Quelques heures plus tard, il revient pourtant vers elles : "Ils ont mis la maison sens dessus dessous. Je leur ai donné de l'argent, les clés de la voiture, tout ce qu'ils voulaient. J'espère que cela suffira." Mais l'armée israélienne n'arrive pas. Et lorsque les terroristes reviennent, ils emmènent tout le monde.
Efrat Katz sera tuée par des tirs d'hélicoptères de Tsahal sur le véhicule dans lequel elle avait été enlevée par les terroristes du Hamas.
Doron et ses filles, elles, seront libérées dans le cadre d'un premier accord d'échange. Quant à Gadi, il disparaît pendant des mois, jusqu'à la vidéo glaçante de décembre 2023, dans laquelle il apparaît aux côtés d'Elad Katzir, un autre otage qui sera plus tard assassiné.
Une résilience hors norme
De sa captivité, Gadi ne révèlera que peu de choses. Mais une chose est certaine : chaque jour, il marchait sept kilomètres dans sa cellule exiguë, comptant les bosses au sol, estimant les distances, refusant de laisser son esprit céder.

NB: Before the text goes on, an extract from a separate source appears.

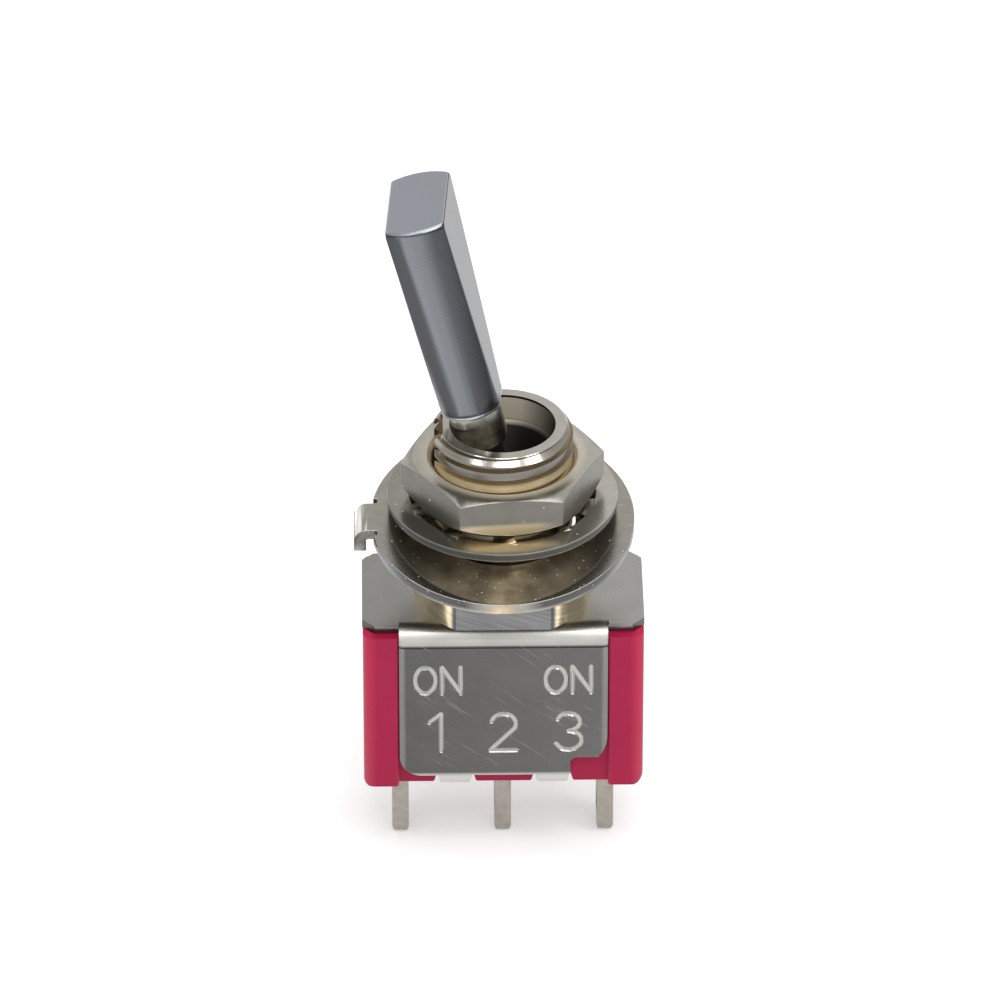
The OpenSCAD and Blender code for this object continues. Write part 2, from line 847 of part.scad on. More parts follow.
// A riveted contact pad: its disc under the arm, its shank through and headed over
module rocker_pad(side) {
    color(silver)
        on_rocker()
            at_pad(side) {
                translate([0, 0, -pad[1]]) cylinder(r = pad[0], h = pad[1] - seat_gap);
                translate([0, 0, -pad[1] / 2])
                    cylinder(r = pad[0] / 2, h = pad[1] / 2 + rocker_t + peening[1]);
                translate([0, 0, rocker_t + seat_gap])
                    cylinder(r1 = pad[0] / 2 + peening[0], r2 = pad[0] / 2, h = peening[1]);
            }
}

module rocker_pad_left() { rocker_pad(-1); }

module rocker_pad_right() { rocker_pad(1); }

// ---------------------------------------------------------------- terminals

// Outline of a solder lug in Y and Z: straight, with a round-cornered tip
module lug_profile(top) {
    r = tip_corner_r;
    tip = case_bottom - terminal_tail;
    half = terminal_w / 2;
    translate([-half, tip + r]) square([terminal_w, top - tip - r]);
    translate([-half + r, tip]) square([terminal_w - 2 * r, r + eps]);
    for (side = [-1, 1])
        translate([side * (half - r), tip + r]) circle(r);
}

module lug(top) {
    difference() {
        bar_x(terminal_t) lug_profile(top);
        translate([-terminal_t, 0, case_bottom - terminal_tail + eye_rise])
            rotate([0, 90, 0])
                cylinder(r = eye_r, h = 2 * terminal_t);
        mirrored_x()
            translate([terminal_t / 2, 0, case_bottom - terminal_tail])
                bar_y(far)
                    polygon([
                        [-terminal_bevel[0], -eps], [eps, -eps], [eps, terminal_bevel[1]],
                        [0, terminal_bevel[1]], [-terminal_bevel[0], 0]
                    ]);
    }
}

// An end terminal: the lug runs up inside and bends in to a shelf for the contact
module terminal_end() {
    bend_r = terminal_t + lug_bend;
    inner = crown_at[0] - rivet[0] - shelf_margin;
    corner_x = terminal_x + terminal_t / 2 - bend_r;
    difference() {
        union() {
            translate([terminal_x, 0, 0]) lug(shelf_z - bend_r + eps);
            bar_y(terminal_w) {
                translate([corner_x, shelf_z - bend_r]) bend(bend_r, terminal_t);
                translate([inner, shelf_z - terminal_t])
                    square([corner_x - inner + eps, terminal_t]);
            }
        }
        translate([crown_at[0], 0, shelf_z - far])
            cylinder(r = rivet[0] / 2 + seat_gap, h = 2 * far);
    }
}

module terminal_right() {
    color(tinned_brass) terminal_end();
}

module terminal_left() {
    color(tinned_brass) mirror([1, 0, 0]) terminal_end();
}

// The middle terminal widens inside the case to the rounded edge that the rocker
// sits on, between two prongs that stand up through the rocker's notches
module terminal_middle() {
    shoulder = floor_z + seat_gap;
    edge_y = prong_y[0];
    color(tinned_brass) {
        lug(fulcrum_z);
        translate([-fulcrum_r, -prong_y[1], shoulder])
            cube([terminal_t, 2 * prong_y[1], fulcrum_z - shoulder]);
        bar_y(2 * prong_y[1])
            translate([0, fulcrum_z]) circle(fulcrum_r);
        mirrored_y()
            translate([-fulcrum_r, edge_y, fulcrum_z - eps])
                cube([terminal_t, prong_y[1] - edge_y, prong_top - fulcrum_z]);
    }
}

// A silver rivet with a crowned head, its shank through the shelf and headed over
module contact(side) {
    color(silver)
        translate([side * crown_at[0], 0, 0]) {
            intersection() {
                translate([0, 0, crown_at[1]]) sphere(crown_r);
                translate([0, 0, shelf_z + seat_gap])
                    cylinder(r = rivet[0], h = rivet[1] * 2);
            }
            translate([0, 0, shelf_z - terminal_t - peening[1]])
                cylinder(r = rivet[0] / 2, h = terminal_t + peening[1] + rivet[1] / 2);
            translate([0, 0, shelf_z - terminal_t - seat_gap - peening[1]])
                cylinder(r1 = rivet[0] / 2, r2 = rivet[0] / 2 + peening[0], h = peening[1]);
        }
}

module contact_left() { contact(-1); }

module contact_right() { contact(1); }

// ---------------------------------------------------------------- panel hardware

// Hexagon nut, both faces chamfered to round corners
module hex_nut() {
    corner_r = nut_af / 2 / cos(30);
    crown = (corner_r - nut_af / 2) * tan(nut_chamfer);
    lead_in = 0.2;
    mouth_r = hardware_r + lead_in;
    color(nickel)
        translate([0, 0, nut_z])
            rotate([0, 0, nut_turn])
                intersection() {
                    cylinder(r = corner_r, h = nut_t, $fn = 6);
                    rotate_extrude()
                        polygon([
                            [mouth_r, 0], [nut_af / 2, 0], [corner_r, crown],
                            [corner_r, nut_t - crown], [nut_af / 2, nut_t],
                            [mouth_r, nut_t], [hardware_r, nut_t - lead_in],
                            [hardware_r, lead_in]
                        ]);
                }
}

// Flat rim with twisted teeth that reach in to the thread
module lock_washer() {
    color(nickel)
        translate([0, 0, washer_z]) {
            difference() {
                cylinder(r = washer_r, h = washer_t);
                translate([0, 0, -eps]) cylinder(r = tooth_root_r, h = washer_t + 2 * eps);
            }
            for (i = [0 : teeth - 1])
                rotate([0, 0, 360 * (i + 0.5) / teeth]) washer_tooth();
        }
}

// One tooth, tapered inwards and twisted about its own length
module washer_tooth() {
    root = tooth_half[0];
    tip = tooth_half[1];
    overlap = 0.12;
    span = tooth_len + overlap - tooth_gap;
    t = washer_t - tooth_thinned;
    translate([tooth_root_r + overlap, 0, washer_t / 2])
        rotate([tooth_twist, 0, 0])
            translate([0, 0, -t / 2])
                linear_extrude(t)
                    polygon([[0, -root], [0, root], [-span, tip], [-span, -tip]]);
}

// Loose keyed ring, leaning, with its inner key in the keyway and its tab bent down
module locking_ring() {
    color(nickel)
        translate([0, 0, ring_z])
            rotate([ring_lean, 0, 0])
                difference() {
                    union() {
                        translate([0, 0, -ring_t])
                            linear_extrude(ring_t) ring_outline();
                        ring_anti_turn_tab();
                    }
                    mirrored_y()
                        translate([-far - ring_r + tab_relief[0], ring_tab[0] / 2, -far / 2])
                            cube([far, tab_relief[1], far]);
                }
}

module ring_outline() {
    key_w = keyway[0] - 2 * key_gap;
    key_tip = thread_r - keyway[1] + key_gap;
    root = 0.3;
    difference() {
        circle(ring_r);
        circle(ring_bore_r);
    }
    translate([-ring_bore_r - root, -key_w / 2])
        square([ring_bore_r + root - key_tip, key_w]);
}

// The tab leaves the rim on the key's side and bends down over the panel's edge hole
module ring_anti_turn_tab() {
    bend_r = ring_t + 0.1;
    root = 0.3;
    outer = ring_r + ring_tab[2];
    mirror([1, 0, 0])
        bar_y(ring_tab[0]) {
            translate([outer - bend_r, -bend_r]) bend(bend_r, ring_t);
            translate([ring_r - root, -ring_t])
                square([outer - bend_r - ring_r + root + eps, ring_t]);
            translate([outer - ring_t, -ring_tab[1]])
                square([ring_t, ring_tab[1] - bend_r + eps]);
        }
}

case();
frame();
bushing();
epoxy_seal();
terminal_left();
terminal_middle();
terminal_right();
contact_left();
contact_right();
hex_nut();
lock_washer();
locking_ring();
lever();
handle();
pivot_pin();
plunger_spring();
plunger();
rocker();
rocker_pad_left();
rocker_pad_right();
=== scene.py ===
"""Panel toggle switch: the looks of a small lever switch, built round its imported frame.

Each operator makes one piece, or one group of like pieces, from the frame's own solids: it
rounds the edges, cuts what the frame leaves plain (the bushing's thread, the stamped marks)
and gives the piece its finish. Lengths are in metres, in the frame's own axes: +Z runs up
the bushing, -Y is the front and the origin is on the plate's top face.
"""

import math
from types import SimpleNamespace

import bmesh
import bpy
from bpy.props import FloatProperty, FloatVectorProperty, PointerProperty
from mathutils import Matrix, Vector
from mathutils.bvhtree import BVHTree


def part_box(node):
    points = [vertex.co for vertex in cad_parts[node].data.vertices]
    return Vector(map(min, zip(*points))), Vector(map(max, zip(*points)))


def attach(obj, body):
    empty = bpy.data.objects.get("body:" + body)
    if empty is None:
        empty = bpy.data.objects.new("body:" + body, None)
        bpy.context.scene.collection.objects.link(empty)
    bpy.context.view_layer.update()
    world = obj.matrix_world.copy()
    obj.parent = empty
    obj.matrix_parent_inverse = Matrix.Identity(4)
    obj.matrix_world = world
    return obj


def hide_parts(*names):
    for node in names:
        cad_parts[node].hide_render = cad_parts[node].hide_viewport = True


bl_info = {
    "name": "Panel Toggle Switch",
    "version": (1, 0, 0),
    "blender": (4, 5, 0),
    "location": "3D View > Sidebar > Switch",
    "description": "Builds the looks of a miniature panel toggle switch",
    "category": "Add Mesh",
}

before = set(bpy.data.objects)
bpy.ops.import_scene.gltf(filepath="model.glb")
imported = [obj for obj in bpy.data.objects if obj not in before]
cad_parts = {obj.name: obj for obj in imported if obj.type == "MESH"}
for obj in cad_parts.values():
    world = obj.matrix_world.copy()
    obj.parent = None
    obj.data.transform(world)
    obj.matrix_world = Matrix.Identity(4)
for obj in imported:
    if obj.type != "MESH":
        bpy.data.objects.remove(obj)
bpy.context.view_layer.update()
MM = 0.001

# What the frame settles, read back from its solids
BUSHING_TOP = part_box("bushing")[1].z
STRAP_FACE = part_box("frame")[0].y
WASHER_REACH = -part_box("lock_washer")[0].y
NUT_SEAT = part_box("hex_nut")[0].z
LEVER_LEAN = math.radians(13)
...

Pendant ce temps, ses amis ne l'oublient pas. Haim Gan, Shibi Drori et d'autres décident de sauver le vignoble qu'ils ont construit ensemble, malgré les risques et les restrictions militaires. "En sauvant ces vins, nous préservions une partie de ces hommes", explique Shibi.
Aujourd'hui, le fils et le petit-fils de Gideon Pauker, un autre ami assassiné à Nir Oz, prévoient d'agrandir la cave. Objectif : 30 000 bouteilles par an d'ici cinq ans.
Un retour au goût amer
Lorsque Gadi retrouve enfin ses proches, l'émotion est à son comble. Ses amis vignerons portent un toast : "Gadi, voici la bouteille que tu as laissée derrière toi. L’odeur d'une chèvre. L'odeur du passé."
Mais pour Gadi, ce passé est à reconstruire. Son kibboutz, Nir Oz, est en ruines. Les survivants sont toujours à Kiryat Gat. L'État d'Israël, qui a mis un an et quatre mois à le ramener, n'a toujours pas trouvé les moyens de rebâtir la communauté détruite.
Alors, comme il l'a dit, il fera tout ce qu'il peut pour réhabiliter Nir Oz. Et au vu de son sourire et de sa détermination, il se pourrait bien que ce soit lui qui finisse par réhabiliter le pays.